The Supreme Court’s recent ruling to continue the job quotas granted to the descendants of the Mukti Bahini warriors of the 1971 Liberation War, fueled the latent fire. After the death of nearly 300 people in the “students’ agitation” that followed with support from Jamaat-e-Islami and other Islamist outfits, PM Hasina’s government appeared tottering on Monday.

According to the media reports, while PM Hasina, 76, left her residence in Dhaka for a “safer place,” Bangladesh army chief General Waker-Uz-Zaman was set to address the nation after 98 people were killed in the deadliest riots after anti-government demonstrations on Sunday, triggering fears that the military boots may return to rule the Islamic nation once again.

“She and her sister have left Ganabhaban (the Prime Minister’s official residence) for a safer place,” reports quoted the sources as saying.

“She wanted to record a speech. But she could not get an opportunity to do that.”

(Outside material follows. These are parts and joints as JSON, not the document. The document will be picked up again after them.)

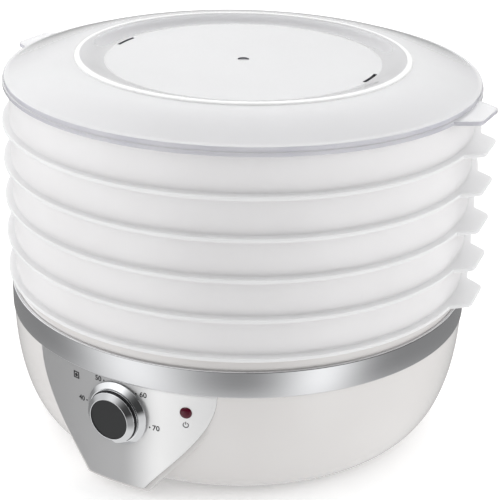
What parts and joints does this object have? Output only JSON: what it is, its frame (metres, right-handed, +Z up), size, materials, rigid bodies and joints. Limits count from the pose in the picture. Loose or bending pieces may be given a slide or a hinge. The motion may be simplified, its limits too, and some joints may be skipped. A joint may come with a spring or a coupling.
{
  "type": "food dehydrator",
  "caption": "Round food dehydrator with a white heated fan base, chrome band and dial, stacked milky trays and a clear lid.",
  "frame": {"origin": "on the table, under the centre of the base", "axes": "+Z up, the control panel faces -Y, the lifting tabs point along X"},
  "size_m": [0.3446, 0.3358, 0.2553],
  "materials": {
    "base_white": "glossy pearl white moulding",
    "chrome_trim": "polished chrome plating",
    "panel_silver": "satin silver paint",
    "lamp_red": "clear tinted lens",
    "lamp_glass": "clear glass envelope",
    "control_plastic": "moulded black thermostat case",
    "bright_steel": "plain bright steel",
    "knob_dark": "satin charcoal face",
    "gland_rubber": "matt black rubber",
    "ivory_plastic": "moulded ivory terminal block",
    "wire_sheath": "smooth silicone sheath",
    "duct_metal": "plain sheet aluminium",
    "lamination_steel": "stacked steel laminations",
    "copper_winding": "enamelled copper winding",
    "fan_plastic": "moulded dark plastic",
    "mica_sheet": "pressed mica board",
    "heater_wire": "oxidised resistance wire",
    "cutout_ceramic": "unglazed ceramic",
    "foot_rubber": "matt rubber",
    "tray_milky": "milky translucent plastic with a soft sheen",
    "lid_clear": "clear plastic with a faint cool tint"
  },
  "bodies": {
    "base": {"base_shell": "base_white", "chrome_band": "chrome_trim", "top_cover": "base_white", "outlet_grille": "base_white", "front_panel": "panel_silver", "indicator_lens": "lamp_red", "neon_lamp": "lamp_glass", "thermostat_body": "control_plastic", "thermostat_nut": "bright_steel", "cord_gland": "gland_rubber", "terminal_block": "ivory_plastic", "wiring": "wire_sheath", "fan_duct": "duct_metal", "motor_bracket": "bright_steel", "motor_end_bracket": "bright_steel", "motor_stator": "lamination_steel", "motor_coil": "copper_winding", "motor_screws": "bright_steel", "heater_frame": "mica_sheet", "heater_element": "heater_wire", "thermal_cutout": "cutout_ceramic", "bottom_cover": "base_white", "cover_screws": "bright_steel", "foot_1": "foot_rubber", "foot_2": "foot_rubber", "foot_3": "foot_rubber", "foot_4": "foot_rubber"},
    "knob": {"knob_skirt": "chrome_trim", "knob_body": "chrome_trim", "knob_face": "knob_dark", "thermostat_shaft": "bright_steel"},
    "rotor": {"fan_impeller": "fan_plastic", "motor_rotor": "lamination_steel", "motor_shaft": "bright_steel"},
    "tray_5": {"tray_5": "tray_milky", "grid_5": "tray_milky"},
    "tray_4": {"tray_4": "tray_milky", "grid_4": "tray_milky"},
    "tray_3": {"tray_3": "tray_milky", "grid_3": "tray_milky"},
    "tray_2": {"tray_2": "tray_milky", "grid_2": "tray_milky"},
    "tray_1": {"tray_1": "tray_milky", "grid_1": "tray_milky"},
    "lid": {"lid": "lid_clear"}
  },
  "joints": [
    {"name": "knob_turn", "type": "hinge", "parent": "base", "child": "knob", "pos_m": [0.0025, -0.163, 0.0598], "axis": [0, 1, 0], "range_deg": [0, 180]},
    {"name": "fan_spin", "type": "hinge", "parent": "base", "child": "rotor", "pos_m": [0, 0, 0.042], "axis": [0, 0, 1], "continuous": true},
    {"name": "tray_5_lift", "type": "slide", "parent": "base", "child": "tray_5", "axis": [0, 0, 1], "range_m": [0, 0.08]},
    {"name": "tray_4_lift", "type": "slide", "parent": "tray_5", "child": "tray_4", "axis": [0, 0, 1], "range_m": [0, 0.08]},
    {"name": "tray_3_lift", "type": "slide", "parent": "tray_4", "child": "tray_3", "axis": [0, 0, 1], "range_m": [0, 0.08]},
    {"name": "tray_2_lift", "type": "slide", "parent": "tray_3", "child": "tray_2", "axis": [0, 0, 1], "range_m": [0, 0.08]},
    {"name": "tray_1_lift", "type": "slide", "parent": "tray_2", "child": "tray_1", "axis": [0, 0, 1], "range_m": [0, 0.08]},
    {"name": "lid_lift", "type": "slide", "parent": "tray_1", "child": "lid", "axis": [0, 0, 1], "range_m": [0, 0.1]}
  ]
}
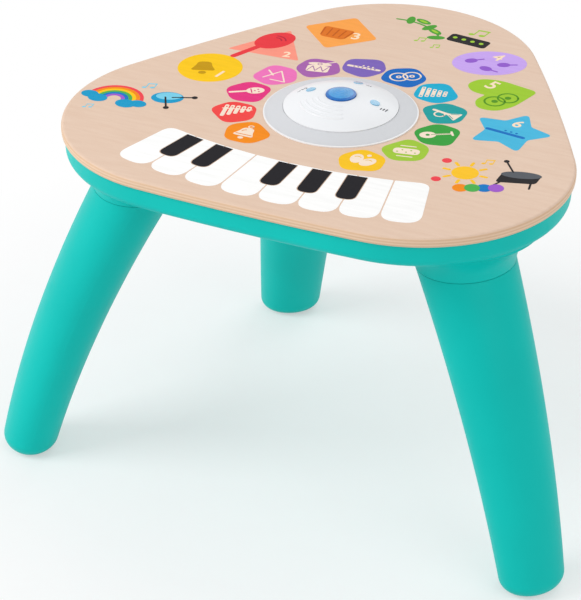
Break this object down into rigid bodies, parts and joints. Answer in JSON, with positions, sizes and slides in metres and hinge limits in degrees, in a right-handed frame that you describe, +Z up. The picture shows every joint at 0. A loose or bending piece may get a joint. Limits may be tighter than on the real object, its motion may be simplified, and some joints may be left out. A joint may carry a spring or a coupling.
{
  "type": "musical activity table",
  "caption": "Low play table with a round-cornered triangular plywood touch top, a push button in a light-up dome, a moulded tray and splayed legs.",
  "frame": {"origin": "on the floor, under the middle of the table's bounding box", "axes": "+Z up, the printed keyboard's side faces -Y, one corner of the top points to +Y"},
  "size_m": [0.55, 0.4344, 0.3545],
  "materials": {
    "plywood": "clear matt lacquered plywood",
    "sensor_film": "amber film with printed pads",
    "foam": "closed-cell foam",
    "teal_plastic": "moulded, satin gloss",
    "foot_rubber": "soft grip rubber",
    "zinc_steel": "zinc plated",
    "frosted_ring": "frosted translucent",
    "white_plastic": "moulded, soft gloss",
    "circuit_board": "green solder mask",
    "led_white": "clear epoxy",
    "lens_blue": "translucent light blue",
    "black_plastic": "moulded",
    "button_blue": "translucent blue",
    "silicone": "milky silicone",
    "ferrite": "sintered ferrite",
    "speaker_paper": "pressed paper",
    "speaker_rubber": "soft half roll",
    "battery_can": "plain sleeve",
    "nickel_contact": "nickel plated spring steel",
    "knob_white": "moulded",
    "capacitor_sleeve": "shrunk sleeve",
    "socket_nylon": "nylon",
    "lead_red": "soft insulation",
    "lead_grey": "soft insulation",
    "ribbon_film": "flat film cable"
  },
  "bodies": {
    "table": {"top_panel": "plywood", "sensor_sheet": "sensor_film", "foam_pad": "foam", "base_tray": "teal_plastic", "leg_left": "teal_plastic", "leg_right": "teal_plastic", "leg_back": "teal_plastic", "leg_socket_left": "teal_plastic", "leg_socket_right": "teal_plastic", "leg_socket_back": "teal_plastic", "foot_pad_left": "foot_rubber", "foot_pad_right": "foot_rubber", "foot_pad_back": "foot_rubber", "leg_screws": "zinc_steel", "panel_screws": "zinc_steel", "light_ring": "frosted_ring", "dome_cup": "white_plastic", "dome_cover": "white_plastic", "dome_board": "circuit_board", "ring_lights": "led_white", "mode_lights": "led_white", "dome_screws": "zinc_steel", "icon_lenses": "lens_blue", "button_switch": "black_plastic", "return_cone": "silicone", "bottom_housing": "teal_plastic", "housing_screws": "zinc_steel", "speaker_gasket": "foam", "speaker_frame": "zinc_steel", "speaker_magnet": "ferrite", "speaker_cone": "speaker_paper", "speaker_surround": "speaker_rubber", "speaker_dust_cap": "speaker_paper", "battery_box": "white_plastic", "door_screw_lug": "white_plastic", "battery_1": "battery_can", "battery_2": "battery_can", "battery_3": "battery_can", "contact_buttons": "nickel_contact", "contact_leaves": "nickel_contact", "power_switch": "black_plastic", "main_board": "circuit_board", "sound_chip": "black_plastic", "capacitors": "capacitor_sleeve", "board_sockets": "socket_nylon", "board_screws": "zinc_steel", "battery_lead": "lead_red", "speaker_lead": "lead_grey", "dome_lead": "lead_grey", "sensor_ribbon": "ribbon_film"},
    "button": {"mode_button": "button_blue"},
    "power_slider": {"power_knob": "knob_white"},
    "door": {"battery_door": "teal_plastic"},
    "door_bolt": {"door_screw": "zinc_steel"}
  },
  "joints": [
    {"name": "button_press", "type": "slide", "parent": "table", "child": "button", "axis": [0, 0, -1], "range_m": [0, 0.002], "stiffness_N_per_m": 600, "springref_m": -0.0006, "deforming": ["return_cone"]},
    {"name": "power_slide", "type": "slide", "parent": "table", "child": "power_slider", "axis": [0, 1, 0], "range_m": [0, 0.008]},
    {"name": "door_swing", "type": "hinge", "parent": "table", "child": "door", "pos_m": [-0.0284, 0.0067, 0.272], "axis": [0, 1, 0], "range_deg": [0, 70]},
    {"name": "bolt_turn", "type": "hinge", "parent": "door", "child": "door_bolt", "pos_m": [0.0348, 0.0067, 0.272], "axis": [0, 0, 1], "continuous": true}
  ]
}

In May, PM Hasina, who has been ruling Bangladesh since 2009, stirred a hornet’s nest by stating she was offered a hassle-free re-election if she allowed a “foreign country” to build an airbase in Bangladeshi territory, the media had reported.

Her party secured a fifth overall term in the largely one-sided election in January, which was boycotted by the main opposition Bangladesh Nationalist Party (BNP) led by former PM Khalida Zia, wife of ex-army chief and dictator-president Ziaur Rehman (1977-81).

“If I allowed a certain country to build an airbase in Bangladesh, then I would have had no problem,” “The Daily Star” quoted PM Hasina as saying.

She, however, did not name the country that had made the offer to her but emphasized that the “offer came from a White man.”
“It may be aimed at only one country, but it is not. I know where else they intend to go,” she said, adding that this is why her Awami League party-led government is always in trouble.

“There will be more trouble. But don’t worry about it,” she said.

About her response to the “White man”, the PM said she made the same reply as she did in 2001 when the US offered to sell the country’s gas to India.

“I’ve clearly said that I’m the daughter of Father of the Nation Bangabandhu Sheikh Mujibur Rahman. . . we won our Liberation War, I don’t want to come to power by renting part of the country or handing it over to some other country and I don’t need power,” she said.

PM Hasina said she would only come to power if the people wanted, and wouldn’t if they did not want her to be seen as the premier.
She said trade and commerce have been going on in the Bay of Bengal and the Indian Ocean since ancient times.

“Many have their eyes on this place. There is no controversy in this place and no one has conflict in it. I won’t let that happen. This is also one of my crimes,” she said.

She said she was fighting a battle everywhere, both at home and abroad, and the “conspiracies are still on” to carve a new country out of Bangladesh.

“Like East Timor…they will carve out a Christian country, taking parts of Bangladesh (Chattogram) and Myanmar with a base in the Bay of Bengal,” Ms Hasina said without providing any details.

She said that conspiracies were being hatched to topple her government and that she might have to face the same consequences her father, Bangabandhu Sheikh Mujibur Rahman, had faced, “The Daily Star” reported.

The Bangabandhu was assassinated on August 15, 1975, along with most of his family members except for his two daughters, including Sheikh Hasina, who had been staying abroad at that time.

PM Hasina said that conspiracies did not bother her and she would never bow down to pressure.

Bangladesh would not purchase anything from countries that imposed sanctions on it, a top leader of the 14-party alliance quoted PM Hasina as saying in a closed-door meeting, the media reported.

According to some reports, the ‘proposed’ Christian country may include parts of Northeast India as well, particularly from the volatile Manipur and Mizoram. These fears emerged after a section of the US influencers supported the Christianized Kuki immigrants from Myanmar, who settled down on the hills of Manipur, and are struggling against the native Meitis for a separate state. These clashes led to dozens of deaths in the last one year.